Make Chipotle Pork Shoulder
  1. Season & sear:
    Pat pork dry. Season all over with salt and black pepper. Heat olive oil in a skillet or Dutch oven over medium-high heat. Sear pork for 3–4 minutes per side until browned. Transfer to slow cooker or braising pot.
  2. Sauté aromatics:
    In the same skillet, add sliced onion and sauté for 4–5 minutes until softened. Add garlic, tomato paste, chopped chipotle peppers + adobo sauce, cumin, smoked paprika, oregano, and chili powder. Cook for 1–2 minutes until fragrant.
  3. Deglaze & combine:
    Add apple cider vinegar (or lime juice) and Worcestershire sauce. Scrape up any browned bits, then stir in broth and brown sugar if using.
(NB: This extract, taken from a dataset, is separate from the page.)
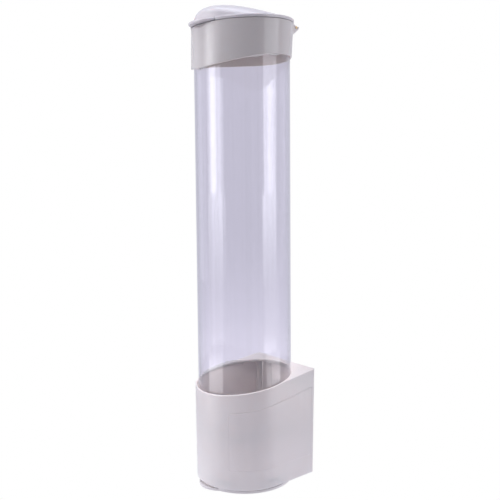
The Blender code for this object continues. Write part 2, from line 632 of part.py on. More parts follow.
def make_claw_mesh(plastic):
    """Build one claw about its pin: a knuckle beside the spring, and a paddle across the whole width."""
    half = CLAW_THICKNESS / 2
    swing = math.asin(half / KNUCKLE_RADIUS)
    round_back = arc((0, 0), KNUCKLE_RADIUS, swing, math.tau - swing, SMALL_SEGMENTS)
    tip = [(CLAW_LENGTH - CLAW_TIP_CHAMFER, -half), (CLAW_LENGTH, -half + CLAW_TIP_CHAMFER),
           (CLAW_LENGTH, half - CLAW_TIP_CHAMFER), (CLAW_LENGTH - CLAW_TIP_CHAMFER, half)]
    root = SPRING_COIL_RADIUS + SPRING_WIRE_RADIUS + 2 * GAP
    left = -CLAW_WIDTH / 2
    claw = side_prism("claw", round_back + tip, left, left + KNUCKLE_LENGTH)
    paddle = side_prism("paddle", [(root, half), (root, -half)] + tip, left + KNUCKLE_LENGTH / 2, CLAW_WIDTH / 2)
    combine(claw, "UNION", paddle)
    hole = rod("hole", PIN_HOLE_RADIUS, (left - OVERRUN, 0, 0), (CLAW_WIDTH / 2, 0, 0), PIN_SEGMENTS)
    combine(claw, "DIFFERENCE", hole)
    finish(claw, plastic)
    mesh = claw.data
    bpy.data.objects.remove(claw, do_unlink=True)
    return mesh


def make_spring_curve(steel):
    """Build the curls of one claw spring, wound about the pin beside the knuckle."""
    curve = bpy.data.curves.new("claw_spring", "CURVE")
    curve.dimensions = "3D"
    curve.bevel_depth = SPRING_WIRE_RADIUS
    curve.bevel_resolution = 1
    curve.use_fill_caps = True
    curve.materials.append(steel)
    start = KNUCKLE_LENGTH - CLAW_WIDTH / 2 + GAP + 2 * SPRING_WIRE_RADIUS
    count = SPRING_TURNS * SPRING_TURN_POINTS + 1
    wire = curve.splines.new("POLY")
    wire.points.add(count - 1)
    for number, point in enumerate(wire.points):
        angle = math.tau * number / SPRING_TURN_POINTS
        along = start + SPRING_PITCH * number / SPRING_TURN_POINTS
        point.co = (along, SPRING_COIL_RADIUS * math.cos(angle), SPRING_COIL_RADIUS * math.sin(angle), 1.0)
    places = [point.co.xyz for point in wire.points]
    apart = min((a - b).length for i, a in enumerate(places) for b in places[i + SPRING_TURN_POINTS // 2:])
    print("Least gap between the curls of a claw spring:", apart - 2 * SPRING_WIRE_RADIUS)
    return curve


def make_claws(ring, plastic, steel):
    """Place the claws, their pins and springs around the ring, each about its own pivot."""
    claw_mesh = make_claw_mesh(plastic)
    spring_curve = make_spring_curve(steel)
    pin = finish(rod("pin", PIN_RADIUS, (-PIN_LENGTH / 2, 0, 0), (PIN_LENGTH / 2, 0, 0), PIN_SEGMENTS), steel)
    pin_mesh = pin.data
    bpy.data.objects.remove(pin, do_unlink=True)
    for number in range(CLAW_COUNT):
        angle = number * CLAW_STEP
        place = (PIVOT_RADIUS * math.sin(angle), -PIVOT_RADIUS * math.cos(angle), PIVOT_LEVEL)
        for kind, data in (("cup_claw", claw_mesh), ("claw_pin", pin_mesh), ("claw_spring", spring_curve)):
            item = bpy.data.objects.new(f"{kind}_{number + 1}", data)
            bpy.context.scene.collection.objects.link(item)
            item.parent = ring
            item.location = place
            item.rotation_euler.z = angle


def main():
    """Build the whole dispenser."""
    clear_scene()
    plastic = make_material("white_plastic", (0.78, 0.76, 0.79), 0.35)
    clear = make_material("clear_plastic", (0.93, 0.92, 0.98), 0.05, transmission=0.95)
    nylon = make_material("claw_nylon", (0.70, 0.69, 0.70), 0.45)
    steel = make_material("steel", (0.62, 0.62, 0.64), 0.30, metallic=1.0)
    brass = make_material("hinge_brass", (0.52, 0.44, 0.33), 0.40, metallic=1.0)
    foam = make_material("pad_foam", (0.86, 0.86, 0.84), 0.90)

    make_base(plastic)
    make_seat(plastic)
    make_screw("seat_screw_left", -BOSS_X, steel)
    make_screw("seat_screw_right", BOSS_X, steel)
    make_pad(foam)
    make_tube(clear)
    make_collar(plastic)
    make_lid(plastic)
    make_hinge_pin("hinge_pin_left", -1, brass)
    make_hinge_pin("hinge_pin_right", 1, brass)
    ring = make_claw_ring(plastic)
    make_claws(ring, nylon, steel)


main()
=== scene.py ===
"""Dress the cup dispenser: moulded base, clear tube, collar, hinged lid and twist-lock claw ring.

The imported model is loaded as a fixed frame. Each sub-assembly below builds its visible pieces in
that frame, in metres, with +Z up, the round front towards -Y and the flat back towards +Y. Angles
round the dispenser are in degrees from the front, and grow towards +X.
"""

from __future__ import annotations

import logging
import math
import random
from collections.abc import Callable, Iterable, Iterator, Sequence
from contextlib import contextmanager
from dataclasses import dataclass
from enum import Enum
from functools import cache

import bmesh
import bpy
from mathutils import Matrix, Vector


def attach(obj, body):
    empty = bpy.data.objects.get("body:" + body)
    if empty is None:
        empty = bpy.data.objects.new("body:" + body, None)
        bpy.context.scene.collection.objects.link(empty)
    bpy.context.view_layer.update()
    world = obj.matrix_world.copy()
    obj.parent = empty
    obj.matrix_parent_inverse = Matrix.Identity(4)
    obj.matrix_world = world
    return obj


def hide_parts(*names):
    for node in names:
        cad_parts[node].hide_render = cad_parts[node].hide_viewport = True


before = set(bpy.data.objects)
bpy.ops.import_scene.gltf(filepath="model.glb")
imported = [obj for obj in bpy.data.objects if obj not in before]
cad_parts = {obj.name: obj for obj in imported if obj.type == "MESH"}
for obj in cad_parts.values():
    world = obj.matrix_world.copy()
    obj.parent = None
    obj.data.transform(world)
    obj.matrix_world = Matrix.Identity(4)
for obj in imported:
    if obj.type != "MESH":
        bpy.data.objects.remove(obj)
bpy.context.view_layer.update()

LOG = logging.getLogger("cup_dispenser")
GAP = 0.0003  # the clearance between pieces that fit together
CUT_PAST = 0.001  # how far a cutting shape runs past what it cuts
SAME = 1e-7  # points nearer than this are one
ENLARGED = 1000  # how much larger a mesh is held for coarse operators
ROUND_STEPS = 192  # the steps of a full turn
SHARP_EDGE = 50  # the least angle of an edge that is rounded, in degrees
AXIS = {"cent": (0, 0, 0), "axis": (0, 0, 1)}
EVEN = (1.0, 1.0, 1.0)  # no stretch, or white

Vert, Edge, Face = bmesh.types.BMVert, bmesh.types.BMEdge, bmesh.types.BMFace
Pair = tuple[float, float]
Triple = tuple[float, float, float]
Where = Callable[[Vector], bool]
Row = Callable[[float], float]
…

  4. Slow cook: Pour sauce over pork
    Slow cooker: Cook on low 8–10 hours or high 4–5 hours.
    Oven: Cover and cook at 300°F for 3.5–4 hours.
    Instant Pot: High pressure for 65–75 minutes, then natural release.
  5. Shred:
    Transfer pork to a large bowl. Shred with two forks, mixing with some cooking liquid to keep juicy.
Make the Chipotle Sour Cream Dip
  1. In a small bowl, mix sour cream with adobo sauce, a pinch of salt, and lime juice. For extra spice, add minced chipotle pepper. Chill until ready to serve.
Assemble the Quesadillas
  1. Prepare filling:
    In a bowl, combine shredded pork, caramelized onions, mushrooms, cheese, and BBQ sauce. Season with salt and pepper to taste.
  2. Assemble:
    Lay two tortillas on a clean surface. Spread filling evenly over each, leaving about 1/2-inch border. Top with the remaining tortillas.
  3. Cook:
    Heat a skillet or griddle over medium heat. Lightly grease with butter or oil. Cook each quesadilla for 2–3 minutes per side until golden and cheese is melted, pressing gently with a spatula.
  4. Slice & serve:
    Let rest 1–2 minutes, then slice into wedges. Garnish with chopped parsley or green onions if desired. Serve warm with chipotle sour cream dip.